Judge EAGLES concurs.

Judge GREENE concurs in part and dissents in part.

Judge GREENE

concurring in part and dissenting in part.

While I agree with much in the majority opinion, I believe the defendant is entitled to a new trial on the grounds that the jury’s verdict of guilty is ambiguous and therefore fatally defective.

The jury rendered their verdict on the following verdict form:

We the jury unanimously find the defendant, George Alan Garvick:
Check (X) either:
1. X Guilty of impaired driving; or
2. _ Not guilty

*569At trial the defendant objected to the verdict form used by the trial court and requested the trial court submit the following verdict form:

We, the twelve members of the jury, unanimously find the defendant to be:

_ 1. Guilty of impaired driving
_ (a) by driving while under the influence of an impairing substance
and/or
_ (b) by having consumed sufficient alcohol that at any relevant time after the driving the defendant had an alcohol concentration of 0.10 or more.
or
_ Not guilty.

This court has approved a verdict form similar to that submitted by the defendant since it avoids the risk of a nonunanimous verdict. See State v. Harrell, 96 N.C. App. 426, 433, 386 S.E.2d 103, 106 (1989).
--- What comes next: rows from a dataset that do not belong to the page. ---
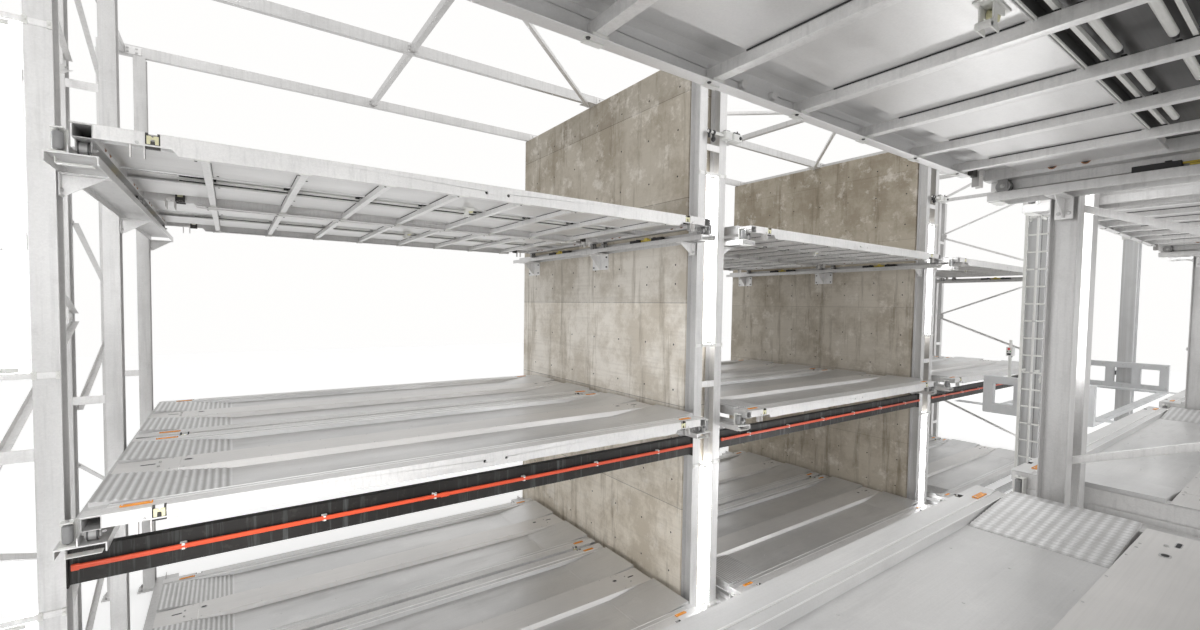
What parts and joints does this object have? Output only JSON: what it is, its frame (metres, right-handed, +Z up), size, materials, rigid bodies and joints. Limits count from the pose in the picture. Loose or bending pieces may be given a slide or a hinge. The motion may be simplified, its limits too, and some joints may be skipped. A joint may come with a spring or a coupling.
{
  "type": "automatic multi storey car park",
  "caption": "Automatic multi storey car park: a steel rack of car pallets on both sides of an aisle, with concrete fin walls and a crane with a rising carriage.",
  "frame": {"origin": "on the floor, at the middle of the rack's outline", "axes": "+X along the aisle towards the crane, +Y from the aisle into the deep row, +Z up"},
  "size_m": [20.3, 10.6, 7.34],
  "materials": {
    "galvanised_steel": "spangled zinc, satin",
    "light_steel": "bright zinc, satin",
    "deck_steel": "rolled zinc, satin",
    "concrete": "cast concrete, matte",
    "red_rail": "smooth",
    "white_clip": "matte",
    "latch_paint": "painted, worn",
    "orange_reflector": "glossy",
    "dark_steel": "dull",
    "lamp_white": "glowing",
    "crane_grey": "satin paint",
    "box_white": "satin paint"
  },
  "bodies": {
    "rack": {"base_plates": "galvanised_steel", "posts_a_front": "galvanised_steel", "posts_a_middle": "galvanised_steel", "posts_a_rear": "galvanised_steel", "posts_b_front": "galvanised_steel", "posts_b_rear": "galvanised_steel", "battens": "light_steel", "fin_wall_left": "concrete", "fin_wall_right": "concrete", "end_bracing_a": "light_steel", "frame_bracing_b": "light_steel", "front_beams": "dark_steel", "conductor_rail": "red_rail", "rail_clips": "white_clip", "pallet_rails_a": "galvanised_steel", "pallet_rails_b": "galvanised_steel", "roof_beams": "galvanised_steel", "roof_cross_beams": "galvanised_steel", "roof_bracing": "light_steel", "side_beams_a": "galvanised_steel", "side_beams_b": "galvanised_steel", "end_beams": "galvanised_steel", "cross_members_a": "light_steel", "cross_members_b": "light_steel", "decks_a": "deck_steel", "decks_b": "deck_steel", "hump_covers": "light_steel", "ribbed_plates": "deck_steel", "end_ramps": "deck_steel", "latch_blocks": "latch_paint", "reflectors": "orange_reflector", "pallet_rollers": "dark_steel", "tube_lamps": "lamp_white", "sensor_units": "box_white", "crane_rails": "dark_steel"},
    "crane": {"crane_base": "crane_grey", "base_ties": "crane_grey", "masts": "crane_grey", "mast_ladder": "light_steel", "head_boxes": "box_white", "hoist_ropes": "dark_steel"},
    "carriage": {"carriage_frames": "crane_grey", "carriage_platform": "crane_grey", "carriage_guides": "dark_steel", "control_post": "box_white"}
  },
  "joints": [
    {"name": "crane_travel", "type": "slide", "parent": "rack", "child": "crane", "axis": [1, 0, 0], "range_m": [-12.38, 0]},
    {"name": "carriage_lift", "type": "slide", "parent": "crane", "child": "carriage", "axis": [0, 0, 1], "range_m": [-2.158, 2.602]}
  ]
}
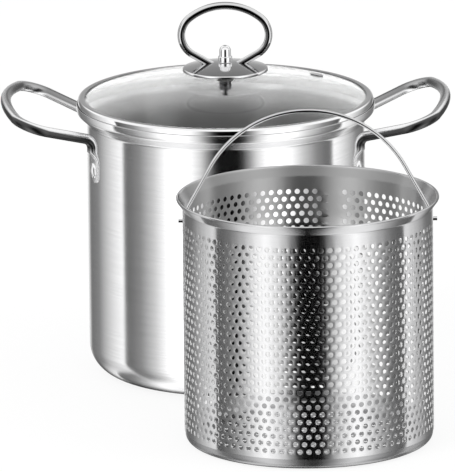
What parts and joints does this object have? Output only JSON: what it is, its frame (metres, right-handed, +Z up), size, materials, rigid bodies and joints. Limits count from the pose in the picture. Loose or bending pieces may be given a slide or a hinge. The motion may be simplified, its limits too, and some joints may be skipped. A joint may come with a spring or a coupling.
{
  "type": "deep fryer pot",
  "caption": "Tall steel pot with wire side handles and a domed glass lid with a wire loop knob, beside its perforated frying basket with a swinging wire bail.",
  "frame": {"origin": "centre of the pot's flat bottom, on the floor", "axes": "+Z up, X through the two side handles, the basket stands beside the pot towards -Y"},
  "size_m": [0.358, 0.4416, 0.3004],
  "materials": {
    "brushed_steel": "satin stainless sheet, brushed round the wall",
    "polished_steel": "mirror-polished stainless wire, rivets and trim",
    "glass": "clear tempered glass, slightly green at its edge",
    "silicone": "translucent grey silicone, matt"
  },
  "bodies": {
    "root": {"pot_body": "brushed_steel", "left_handle": "polished_steel", "right_handle": "polished_steel", "rivet_left_front": "polished_steel", "rivet_left_back": "polished_steel", "rivet_right_front": "polished_steel", "rivet_right_back": "polished_steel", "lid_glass": "glass", "lid_band": "polished_steel", "vent_eyelet": "polished_steel", "knob_screw": "polished_steel", "lower_washer": "polished_steel", "lower_gasket": "silicone", "upper_gasket": "silicone", "knob_spacer": "polished_steel", "knob_plate": "polished_steel", "knob_loop": "polished_steel", "cap_nut": "polished_steel", "basket_wall": "brushed_steel", "basket_base": "brushed_steel"},
    "bail": {"basket_bail": "polished_steel"}
  },
  "joints": [
    {"name": "bail_swing", "type": "hinge", "parent": "root", "child": "bail", "pos_m": [0.063, -0.218, 0.1755], "axis": [1, 0, 0], "continuous": true}
  ]
}
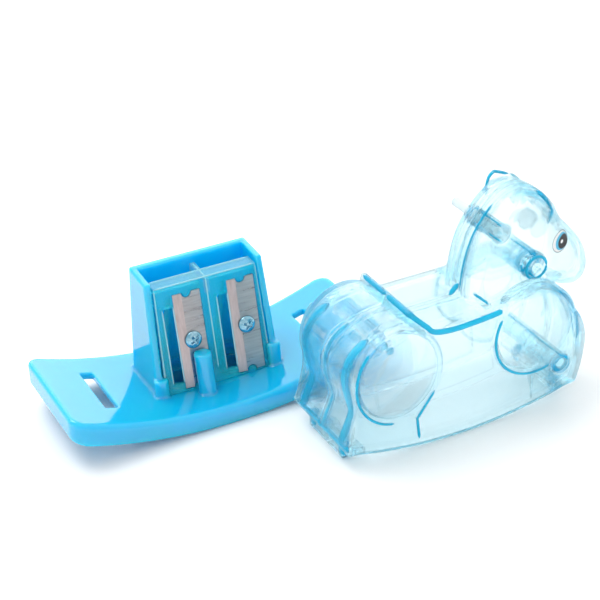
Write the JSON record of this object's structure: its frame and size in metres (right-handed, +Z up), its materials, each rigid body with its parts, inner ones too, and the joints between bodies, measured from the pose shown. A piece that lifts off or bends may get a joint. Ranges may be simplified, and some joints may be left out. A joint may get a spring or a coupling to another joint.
{
  "type": "rocking horse pencil sharpener",
  "caption": "Hand pencil sharpener shaped as a rocking horse: rocker base with a twin-cone blade cartridge and a clear hollow horse shell that lifts off, standing beside it.",
  "frame": {"origin": "middle of the rocker base's underside, on the flat strip it rests on", "axes": "+X along the rocker the way the horse faces, +Y to the horse's left, +Z up"},
  "size_m": [0.126, 0.0666, 0.0568],
  "materials": {
    "base_plastic": "glossy sky blue moulding",
    "insert_plastic": "clear blue moulding",
    "blade_steel": "ground steel",
    "screw_steel": "bright plated",
    "shell_plastic": "clear pale blue moulding",
    "rod_plastic": "milky translucent"
  },
  "bodies": {
    "base": {"rocker_base": "base_plastic", "sharpener_insert": "insert_plastic", "blade_left": "blade_steel", "blade_right": "blade_steel", "blade_screw_left": "screw_steel", "blade_screw_right": "screw_steel"},
    "shell": {"shell_right_half": "shell_plastic", "shell_left_half": "shell_plastic", "handle_rod": "rod_plastic"}
  },
  "joints": [
    {"name": "shell_lift", "type": "slide", "parent": "base", "child": "shell", "axis": [0, 0, 1], "range_m": [0, 0.06]}
  ]
}
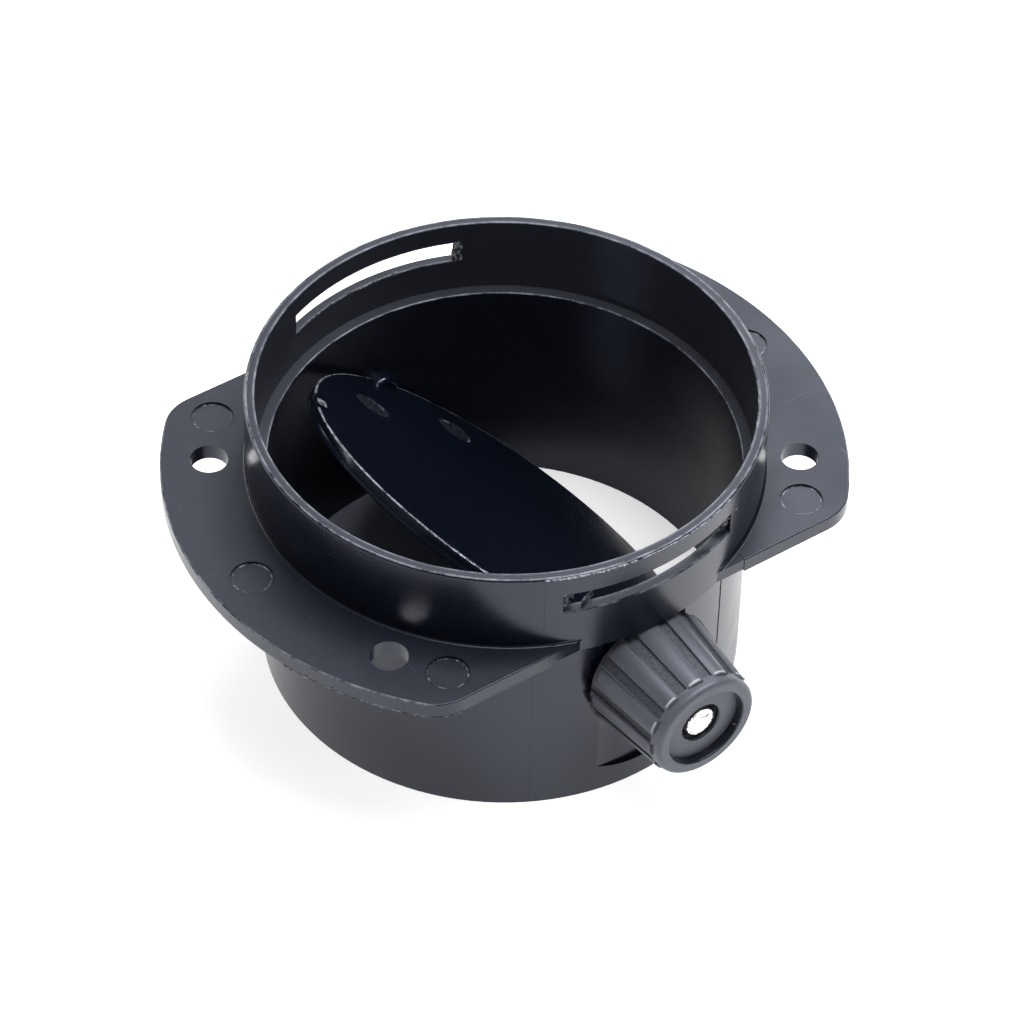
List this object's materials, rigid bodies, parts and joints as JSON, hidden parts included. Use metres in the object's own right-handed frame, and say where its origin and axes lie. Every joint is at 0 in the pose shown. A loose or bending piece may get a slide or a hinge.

It is impossible to determine from the jury’s verdict whether the jurors unanimously thought the defendant guilty of impaired driving because of N.C.G.S. § 20-138.1(a)(l), because they unanimously thought the defendant guilty of N.C.G.S. § 20-138.1(a)(2), or because some jurors thought the defendant guilty because of § 20-138.1(a)(l) and some because of § 20-138.1(a)(2). Unless twelve jurors agree to one set of facts, unanimity has not occurred. Accordingly, I believe the defendant has been deprived of his constitutional right to be convicted by an unanimous jury. N.C. Const, art. I, § 24.